Thanks for letting me in. I've been tempted so many times to buy the mk2 TT 2.0 Quatro and now I think its time. I always see them about and they still catch my eye every time. Any one in the Sunderland Tyne and Wear area in this group?


----------



## Hoggy (May 8, 2002)

Hi Mcreedy, Welcome to the TTF.
Hoggy.


----------



## Mcreedy (Nov 7, 2021)

hello, I'm looking for a mk2 Quatro. Whats the chances of getting a good un on here?


----------



## Hoggy (May 8, 2002)

Hi, No MK2s in there in the last six months.
Hoggy.


----------



## Mcreedy (Nov 7, 2021)

😤


----------



## YELLOW_TT (Feb 25, 2004)

Welcome


----------



## Mcreedy (Nov 7, 2021)

thanks, busy looking around the site. Do you have a section of owners cars pictures?


----------



## YELLOW_TT (Feb 25, 2004)

not sure couple of pics of mine if that helps


----------



## Mcreedy (Nov 7, 2021)

very nice, 'm more a fan of the MkII but that is a motor to be proud of.


----------



## Hoggy (May 8, 2002)

Mcreedy said:


> thanks, busy looking around the site. Do you have a section of owners cars pictures?

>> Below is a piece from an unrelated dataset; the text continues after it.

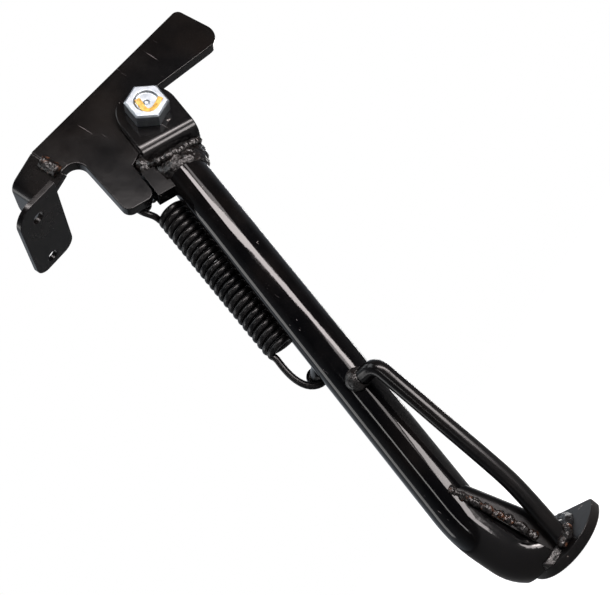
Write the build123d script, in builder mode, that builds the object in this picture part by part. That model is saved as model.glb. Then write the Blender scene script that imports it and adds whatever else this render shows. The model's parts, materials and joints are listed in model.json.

Hi, It's named the Showcase.








Showcase


Showcase index




www.ttforum.co.uk




Hoggy.


----------



## Mcreedy (Nov 7, 2021)

thanks checking that out now


----------



## SwissJetPilot (Apr 27, 2014)

Welcome to the forum! 
Here's a good post if you have your eye on a Mk2. Lots of great information and links for various topics geared specifically for the new or potential owner -








FAQ - Mk2 Coupe & Roadster New User Information


Intended for new and potential Mk2 TT owners, these posts will provide you with some really good information on both the Coupe and Roadster to help you with topics such as factory specs, available options, potential mechanical or engine issues. As with any used car be sure to investigate the...




www.ttforum.co.uk


----------



## Mcreedy (Nov 7, 2021)

SwissJetPilot said:


> Welcome to the forum!
> Here's a good post if you have your eye on a Mk2. Lots of great information and links for various topics geared specifically for the new or potential owner -
> 
> 
> ...


I'll give that good viewing cheers


----------